Я еще раз вернусь к тем мыслям, которые вы озвучивали в начале войны. Они же касались не только романа. Вы говорили, что в принципе не понимаете, как сейчас жить, что делать. Что изменилось спустя год? У вас появились ответы?
— Нет, конечно. Я по-прежнему чувствую себя человеком, у которого в голове кто-то очень маленький все время раскачивается и орет: «ААААА!» Этот маленький не может принять реальность, ему просто невыносимо больно. Но я-то взрослый, мне-то надо куда-то себя приспособить. Я с чем-то вожусь, что-то делаю и понимаю, что все, что я делаю, нужно в первую очередь мне самой, чтобы не сойти с ума, чтобы не чувствовать себя настолько разрушительно беспомощной, чтобы была иллюзия, что я чем-то кому-то полезна. Есть ROAR, есть «Новости-26» (ежедневный проект о российской политике для подростков. — Прим. «Холода»), есть моя работа с украинскими фондами, которым я помогаю как маркетолог pro bono. Это то, что я могу делать, но это капля в море, и я все время себе напоминаю: это нужно тебе, тебе, тебе, ты помогаешь себе. Да, я помогаю себе.
У нас в «Холоде» была колонка Зинаиды Пронченко «Смысл — в личных целях», в которой она соглашается с вами, что любое дело сегодня — это дело «для себя», но она это формулирует как приговор и трагедию, а не как утешение.
— Не знаю. Помимо зарабатывания на жизнь своей профессией маркетолога (у меня, конечно, есть и коммерческие клиенты тоже), я, кажется, не делаю ни одной вещи, которая не была бы связана с политикой или благотворительностью. Я просто не могу. Приговор это или утешение? Наверное, и то и другое. Перед войной я писала и рисовала детскую книжку про капибар. Она лежит раскрытой на той странице, на которой она была раскрыта 16 февраля 2022-го. Я не могу ее закончить. Мы с прекрасной командой готовили к выпуску альбом детского хип-хопа «Демон в клетчатой пижаме», но наш композитор уехал волонтерить в Варшаву, а я занялась тем, чем я занялась. Что тут сказать? Закончим после победы Украины. И так еще много чего…

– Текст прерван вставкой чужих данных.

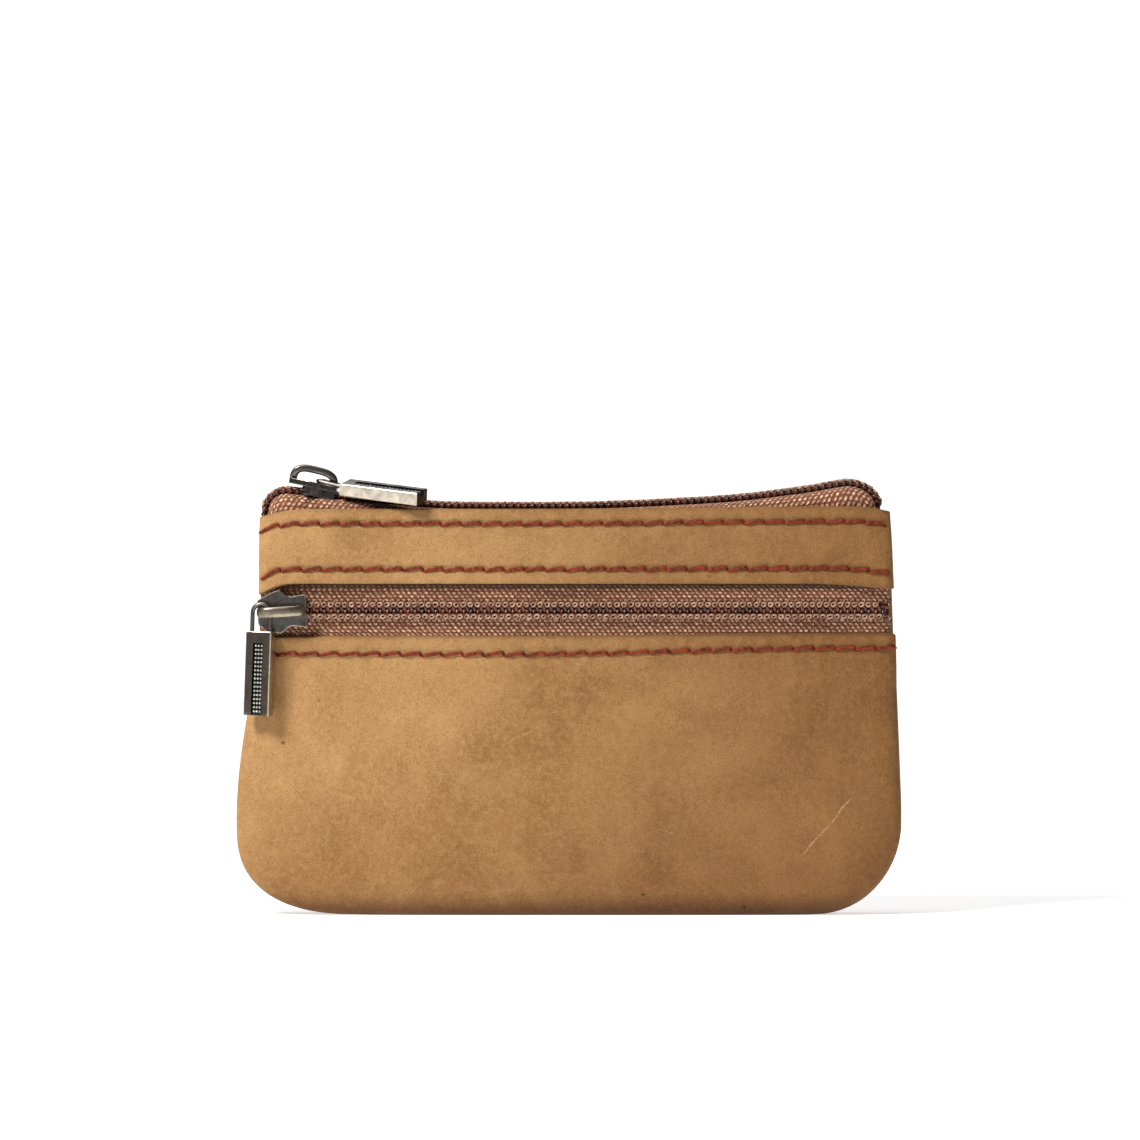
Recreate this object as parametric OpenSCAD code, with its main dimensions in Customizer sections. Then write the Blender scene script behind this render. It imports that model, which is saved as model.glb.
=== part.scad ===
// Small zippered leather pouch with a front pocket. Millimetres, +Z up, front towards -Y.
// The origin is on the surface the pouch stands on, at the middle of its flat bottom seam.

/* [Pouch] */
// Greatest width of the leather body
body_w = 121.4; // [116:0.2:126]
// Height of the leather's top edge
top_z = 74.4; // [72:0.2:76]
// Half the depth of the body at its fullest
belly_half = 7.2; // [7:0.1:7.3]
// Height at which the body is fullest
belly_z = 24; // [20:1:28]
// Half the depth at the mouth
mouth_half = 5.8; // [5.7:0.1:6]
// Half the depth of the flat bottom
base_half = 3; // [2:0.5:4]
// Thickness of the leather
leather_t = 1.2; // [1:0.1:1.3]

/* [Front zip] */
// Height of the front zip's centre line
zip_z = 55.4; // [54.8:0.1:56]
// Height of the lower panel's top edge
panel_top_z = 50.9; // [50:0.1:51]
// Height of the front band's lower edge
band_low_z = 60.4; // [60.2:0.1:61]
// Height at which both front tapes end inside
tape_reach = 8.4; // [7:0.1:8.5]

/* [Chain] */
// Half the width of the closed chain
chain_half = 1.95; // [1.9:0.05:2]
// Thickness of the chain
coil_t = 1.5; // [1.4:0.1:1.6]
// Half the slot kept between the two coils
slot_half = 0.6; // [0.55:0.05:0.7]
// Thickness of the woven tape
tape_t = 0.45; // [0.4:0.05:0.5]
// Radius of the top chain's long curve
arc_r = 383; // [375:1:395]
// Where the top chain is lowest, along X
arc_x = -4.5; // [-8:0.5:0]
// Height of the top chain's centre line at its lowest point
arc_low_z = 74.65; // [74.5:0.05:75]

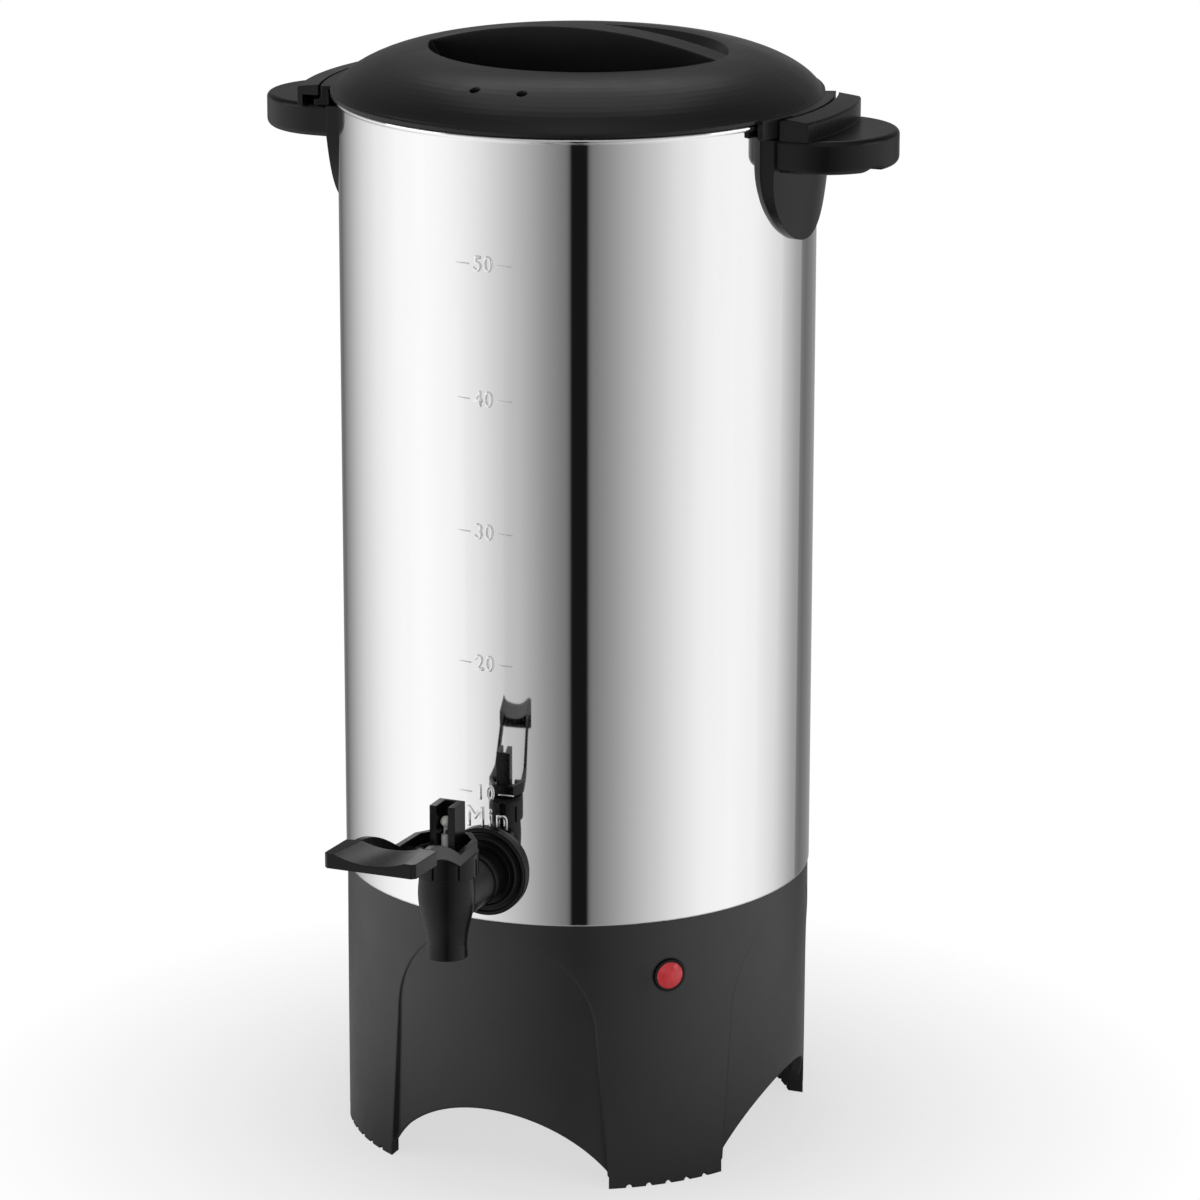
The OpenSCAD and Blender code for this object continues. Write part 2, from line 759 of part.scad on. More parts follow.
module handle() {
    color(black) difference() {
        union() {
            grip();
            collar();
            back_plate();
        }
        translate([0, 0, tongue_top - tongue_r - 5])
            cylinder(r = tank_r, h = tongue_r + handle_t + collar_h + 20, $fn = 180);
        for (s = [-1, 1]) translate([groove_x, s * groove_pitch / 2,
                                     handle_bottom + groove_depth - groove_r])
            rotate([0, 90, 0]) cylinder(r = groove_r, h = 2 * handle_half_w);
        for (a = [-handle_screw_angle, handle_screw_angle]) at_angle(90 + a)
            outward(tank_r - 2, handle_screw_z, handle_screw_r + run_play,
                    handle_screw_len - tank_wall + 2);
    }
}

module handle_right() { handle(); }

module handle_left() { at_angle(180) handle(); }

module handle_screws() {
    color(steel) for (side = [0, 180], a = [-handle_screw_angle, handle_screw_angle])
        at_angle(side + 90 + a) {
            outward(tank_in_r - 0.5, handle_screw_z, handle_screw_r, handle_screw_len);
            outward(tank_in_r - 0.1 - handle_screw_head, handle_screw_z,
                    handle_screw_r + 1.6, handle_screw_head);
        }
}

// ---- Lid ----

// Half section of a dome of radius r_max and height h above the lid's lower edge
module dome_section(r_max, h) {
    steps = 16;
    k = 2 / dome_power;
    polygon(concat([[0, lid_z]],
        [for (n = [0:steps]) let (a = 90 * n / steps)
            [crest_r + (r_max - crest_r) * pow(cos(a), k), lid_z + h * pow(sin(a), k)]],
        [[0, lid_z + h]]));
}

// The two finger pockets, either side of the grip bar, grown all round by g
module pockets(g) {
    up = bar_rise + 5;
    for (a = [0, 180]) at_angle(a) intersection() {
        translate([0, pocket_shift, 0]) union() {
            translate([0, 0, pocket_z - g])
                cylinder(r1 = pocket_floor_r + g, r2 = pocket_r + g, h = pocket_depth + g, $fn = 180);
            translate([0, 0, crest_z - 0.01]) cylinder(r = pocket_r + g, h = up, $fn = 180);
        }
        translate([-lid_r, -lid_r - bar_w / 2 + g, pocket_z - g - 1])
            cube([2 * lid_r, lid_r, pocket_depth + g + up + 2]);
    }
}

// The grip bar, whose top is an arc along its length
module bar_solid(t) {
    intersection() {
        translate([0, 0, bar_top - bar_arc_r]) rotate([90, 0, 0])
            cylinder(r = bar_arc_r - t, h = bar_w, center = true, $fn = 360);
        translate([-bar_half_len - 1, -bar_w, lid_z])
            cube([2 * bar_half_len + 2, 2 * bar_w, bar_top]);
    }
}

module ear() {
    span = ear_lock_angle + ear_open_angle;
    rotate([0, 0, -ear_lock_angle]) rotate_extrude(angle = span, $fn = 180) {
        translate([dome_r - 1, lid_z]) square([ear_r - dome_r + 1, ear_t]);
        translate([ear_in_r, ear_foot_z]) square([ear_r - ear_in_r, lid_z + ear_t - ear_foot_z]);
        translate([ear_in_r, ear_foot_z]) square([ear_foot_r - ear_in_r, ear_foot_t]);
    }
    rotate([0, 0, -ear_lock_angle - ear_tail_angle])
        rotate_extrude(angle = ear_tail_angle + 0.5, $fn = 180) {
            translate([dome_r - 1, lid_z]) square([ear_tail_out_r - dome_r + 1, ear_t]);
            translate([ear_tail_in_r, ear_foot_z])
                square([ear_tail_out_r - ear_tail_in_r, lid_z + ear_t - ear_foot_z]);
        }
}

module lid_outside() {
    difference() {
        union() {
            rotate_extrude($fn = 180) {
                dome_section(dome_r, crest_rise);
                translate([0, lid_z]) square([lid_r, lid_rim_h]);
                translate([0, skirt_z]) square([skirt_r, lid_z - skirt_z + 1]);
            }
            bar_solid(0);
            ear();
            at_angle(180) ear();
        }
        pockets(0);
    }
}

module lid_inside() {
    difference() {
        union() {
            rotate_extrude($fn = 180) {
                dome_section(skirt_in_r, crest_rise - lid_wall);
                translate([0, skirt_z - 1]) square([skirt_in_r, lid_z - skirt_z + 1.01]);
            }
            bar_solid(lid_wall);
        }
        pockets(lid_wall);
    }
}

module lid() {
    color(black) difference() {
        lid_outside();
        lid_inside();
        ring(seal_z, skirt_r - seal_groove, skirt_r + 1, seal_h);
        for (a = [-7, 7]) at_angle(a)
            translate([0, -vent_pcr, lid_z]) cylinder(r = vent_r, h = crest_rise + 5, $fn = 32);
    }
}

module lid_seal() {
    color(silicone) ring(seal_z + run_play, skirt_r - seal_groove + run_play,
                         tank_in_r - run_play, seal_h - 2 * run_play);
}

// ---- Tap ----

// Radius of the nozzle at fraction t of its height, from spout tip to bonnet
function nozzle_r(t) =
    t < 0.12 ? spout_r + 0.25 * (1 - t / 0.12) :
    t < 0.75 ? spout_r + (belly_r - spout_r) * (1 - cos(180 * (t - 0.12) / 0.63)) / 2 :
    belly_r - 0.8 * pow((t - 0.75) / 0.25, 2);

module nozzle() {
    steps = 12;
    h = bonnet_z - spout_z;
    translate([0, -tap_y, 0]) rotate_extrude() polygon(concat(
        [[0, spout_z]],
        [for (n = [0:steps]) [nozzle_r(n / steps), spout_z + h * n / steps]],
        [[neck_r, bonnet_z], [neck_r, bonnet_top - bonnet_roof - seat_gap],
         [0, bonnet_top - bonnet_roof - seat_gap]]));
}

module tap_body() {
    chamber_top = bonnet_top - bonnet_roof;
    color(black) difference() {
        union() {
            nozzle();
            outward(rosette_y, tap_z, shank_r, tap_reach - 5);
            outward(tank_r + 12, tap_z, shank_r + 0.6, 3);
            outward(tank_in_r - 16, tap_z, thread_r, tap_reach + 16);
        }
        translate([0, -tap_y, spout_z - 1]) cylinder(r = bore_r, h = 25);
        translate([0, -tap_y, seat_z - seat_h])
            cylinder(r1 = bore_r, r2 = chamber_r, h = seat_h + 0.001);
        translate([0, -tap_y, seat_z]) cylinder(r = chamber_r, h = chamber_top - seat_z);
        outward(tank_in_r - 17, tap_z, bore_r, tap_reach + 17);
    }
}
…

Вы думали о том, когда сами сможете снова приехать в Россию?
— Последний раз я была в России в декабре 2021 года, за несколько месяцев до войны. Меня предупредили, что мне не стоит больше въезжать. Это тяжело, я привыкла проводить в России дозволенные мне безвизовым режимом шесть месяцев в году, привыкла, что я живу на две страны. Россия — огромная часть моей жизни, я хочу вернуться к ней. Мне дико оттого, что я больше не могу писать о российской повседневности, например, потому что я ее просто не знаю. Год — это огромный срок, у меня пропало «чувство города». Вот, говорят, огромная сеть супермаркетов сделала ребрендинг — и для меня это значит, что я больше толком не понимаю, как выглядят улицы Москвы и не только Москвы. Это крошечная деталь, но для человека, который пишет о крошечных деталях, не знать и не видеть таких вещей трудно.
И путешествие слона в 2023 году вы бы уже не смогли описать?
— Уже, к сожалению, нет. Но подождем. Никакое зло не вечно.